Entries from a dataset
--- Start ---

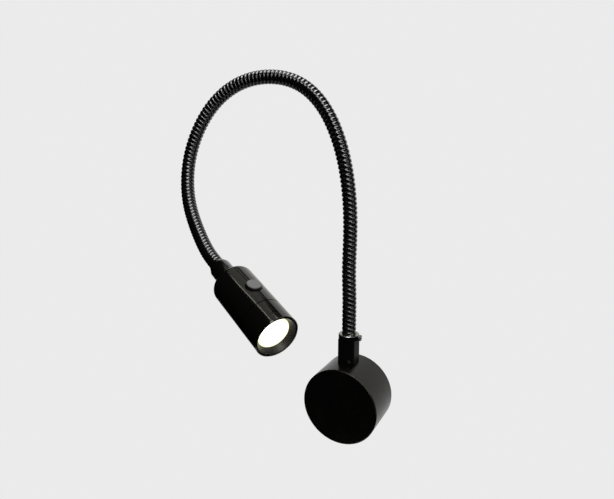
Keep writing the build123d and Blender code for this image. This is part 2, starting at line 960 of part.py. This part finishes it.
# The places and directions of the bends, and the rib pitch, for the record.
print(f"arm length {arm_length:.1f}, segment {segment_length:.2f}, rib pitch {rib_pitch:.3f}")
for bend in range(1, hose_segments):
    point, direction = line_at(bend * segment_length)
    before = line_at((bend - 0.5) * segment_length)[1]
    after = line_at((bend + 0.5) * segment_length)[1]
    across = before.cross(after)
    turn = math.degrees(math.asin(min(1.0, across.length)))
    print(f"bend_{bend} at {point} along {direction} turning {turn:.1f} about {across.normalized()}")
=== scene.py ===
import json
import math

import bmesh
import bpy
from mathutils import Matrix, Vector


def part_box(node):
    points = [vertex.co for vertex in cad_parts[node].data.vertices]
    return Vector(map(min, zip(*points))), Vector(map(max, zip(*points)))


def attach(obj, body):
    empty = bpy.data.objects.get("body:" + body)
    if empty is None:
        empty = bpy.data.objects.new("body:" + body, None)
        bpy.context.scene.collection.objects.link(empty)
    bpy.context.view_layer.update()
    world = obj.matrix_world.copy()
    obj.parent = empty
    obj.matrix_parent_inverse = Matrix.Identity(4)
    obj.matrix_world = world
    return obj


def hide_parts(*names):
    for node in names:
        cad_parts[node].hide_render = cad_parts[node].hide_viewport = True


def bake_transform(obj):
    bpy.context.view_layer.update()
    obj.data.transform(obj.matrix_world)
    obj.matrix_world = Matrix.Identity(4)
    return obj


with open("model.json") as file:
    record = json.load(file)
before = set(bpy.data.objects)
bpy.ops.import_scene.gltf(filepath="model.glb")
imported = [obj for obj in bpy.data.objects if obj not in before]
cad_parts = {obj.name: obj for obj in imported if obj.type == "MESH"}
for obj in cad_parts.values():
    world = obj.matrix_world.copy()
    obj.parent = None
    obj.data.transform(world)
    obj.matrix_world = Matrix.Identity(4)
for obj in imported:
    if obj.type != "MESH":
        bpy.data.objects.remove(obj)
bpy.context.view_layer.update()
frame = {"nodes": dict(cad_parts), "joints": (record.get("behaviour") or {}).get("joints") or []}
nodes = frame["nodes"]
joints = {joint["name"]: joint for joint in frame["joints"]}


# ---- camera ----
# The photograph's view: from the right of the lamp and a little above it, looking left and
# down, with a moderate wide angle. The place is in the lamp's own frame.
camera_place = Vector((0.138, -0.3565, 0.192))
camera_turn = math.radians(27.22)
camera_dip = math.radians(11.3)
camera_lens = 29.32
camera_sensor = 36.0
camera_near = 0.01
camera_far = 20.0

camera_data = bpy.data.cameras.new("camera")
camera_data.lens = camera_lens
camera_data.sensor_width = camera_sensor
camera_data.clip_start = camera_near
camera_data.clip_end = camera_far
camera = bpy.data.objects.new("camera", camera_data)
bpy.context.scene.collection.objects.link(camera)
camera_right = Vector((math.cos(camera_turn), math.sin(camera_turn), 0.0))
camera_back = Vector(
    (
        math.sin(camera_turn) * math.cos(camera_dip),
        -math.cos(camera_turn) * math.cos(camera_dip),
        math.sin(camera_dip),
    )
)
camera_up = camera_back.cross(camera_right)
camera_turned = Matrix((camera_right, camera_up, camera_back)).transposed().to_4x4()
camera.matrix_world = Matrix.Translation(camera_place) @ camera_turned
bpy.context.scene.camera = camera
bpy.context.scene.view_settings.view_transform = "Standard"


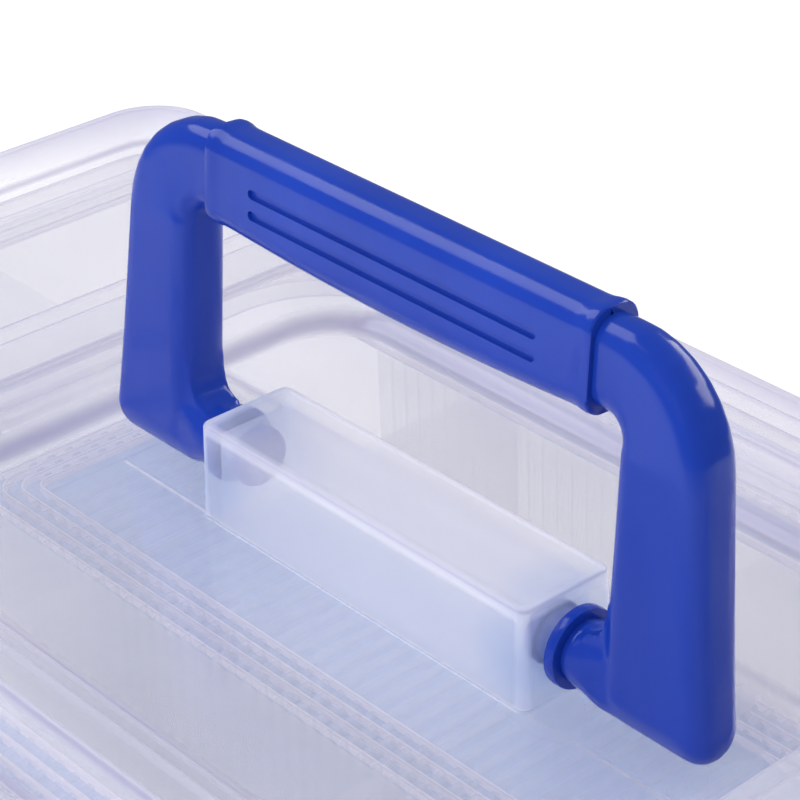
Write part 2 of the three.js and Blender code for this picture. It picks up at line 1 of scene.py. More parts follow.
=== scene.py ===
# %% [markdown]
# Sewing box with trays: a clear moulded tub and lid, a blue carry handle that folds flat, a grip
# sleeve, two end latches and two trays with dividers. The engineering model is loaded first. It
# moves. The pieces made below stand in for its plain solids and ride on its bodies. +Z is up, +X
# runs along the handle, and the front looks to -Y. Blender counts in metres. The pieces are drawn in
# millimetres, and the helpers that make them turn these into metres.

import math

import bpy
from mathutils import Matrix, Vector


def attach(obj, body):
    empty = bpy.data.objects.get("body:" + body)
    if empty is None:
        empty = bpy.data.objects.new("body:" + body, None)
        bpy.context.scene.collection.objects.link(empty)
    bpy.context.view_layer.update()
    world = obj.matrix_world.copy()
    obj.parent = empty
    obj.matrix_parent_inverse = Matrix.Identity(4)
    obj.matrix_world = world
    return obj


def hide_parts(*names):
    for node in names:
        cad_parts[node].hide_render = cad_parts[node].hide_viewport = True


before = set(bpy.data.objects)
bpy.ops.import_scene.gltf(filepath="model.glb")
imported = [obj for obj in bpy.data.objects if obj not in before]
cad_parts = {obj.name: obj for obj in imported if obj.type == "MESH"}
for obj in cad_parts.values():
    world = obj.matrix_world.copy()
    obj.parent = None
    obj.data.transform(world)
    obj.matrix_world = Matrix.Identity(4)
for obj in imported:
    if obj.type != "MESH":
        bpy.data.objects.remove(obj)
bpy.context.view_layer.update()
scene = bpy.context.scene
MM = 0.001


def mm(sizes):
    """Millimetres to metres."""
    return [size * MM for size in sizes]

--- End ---

Only the lines running from the line with "for bend in" through the line with "joint for joint" should be repeated, exactly and with both ends kept.

for bend in range(1, hose_segments):
    point, direction = line_at(bend * segment_length)
    before = line_at((bend - 0.5) * segment_length)[1]
    after = line_at((bend + 0.5) * segment_length)[1]
    across = before.cross(after)
    turn = math.degrees(math.asin(min(1.0, across.length)))
    print(f"bend_{bend} at {point} along {direction} turning {turn:.1f} about {across.normalized()}")
=== scene.py ===
import json
import math

import bmesh
import bpy
from mathutils import Matrix, Vector


def part_box(node):
    points = [vertex.co for vertex in cad_parts[node].data.vertices]
    return Vector(map(min, zip(*points))), Vector(map(max, zip(*points)))


def attach(obj, body):
    empty = bpy.data.objects.get("body:" + body)
    if empty is None:
        empty = bpy.data.objects.new("body:" + body, None)
        bpy.context.scene.collection.objects.link(empty)
    bpy.context.view_layer.update()
    world = obj.matrix_world.copy()
    obj.parent = empty
    obj.matrix_parent_inverse = Matrix.Identity(4)
    obj.matrix_world = world
    return obj


def hide_parts(*names):
    for node in names:
        cad_parts[node].hide_render = cad_parts[node].hide_viewport = True


def bake_transform(obj):
    bpy.context.view_layer.update()
    obj.data.transform(obj.matrix_world)
    obj.matrix_world = Matrix.Identity(4)
    return obj


with open("model.json") as file:
    record = json.load(file)
before = set(bpy.data.objects)
bpy.ops.import_scene.gltf(filepath="model.glb")
imported = [obj for obj in bpy.data.objects if obj not in before]
cad_parts = {obj.name: obj for obj in imported if obj.type == "MESH"}
for obj in cad_parts.values():
    world = obj.matrix_world.copy()
    obj.parent = None
    obj.data.transform(world)
    obj.matrix_world = Matrix.Identity(4)
for obj in imported:
    if obj.type != "MESH":
        bpy.data.objects.remove(obj)
bpy.context.view_layer.update()
frame = {"nodes": dict(cad_parts), "joints": (record.get("behaviour") or {}).get("joints") or []}
nodes = frame["nodes"]
joints = {joint["name"]: joint for joint in frame["joints"]}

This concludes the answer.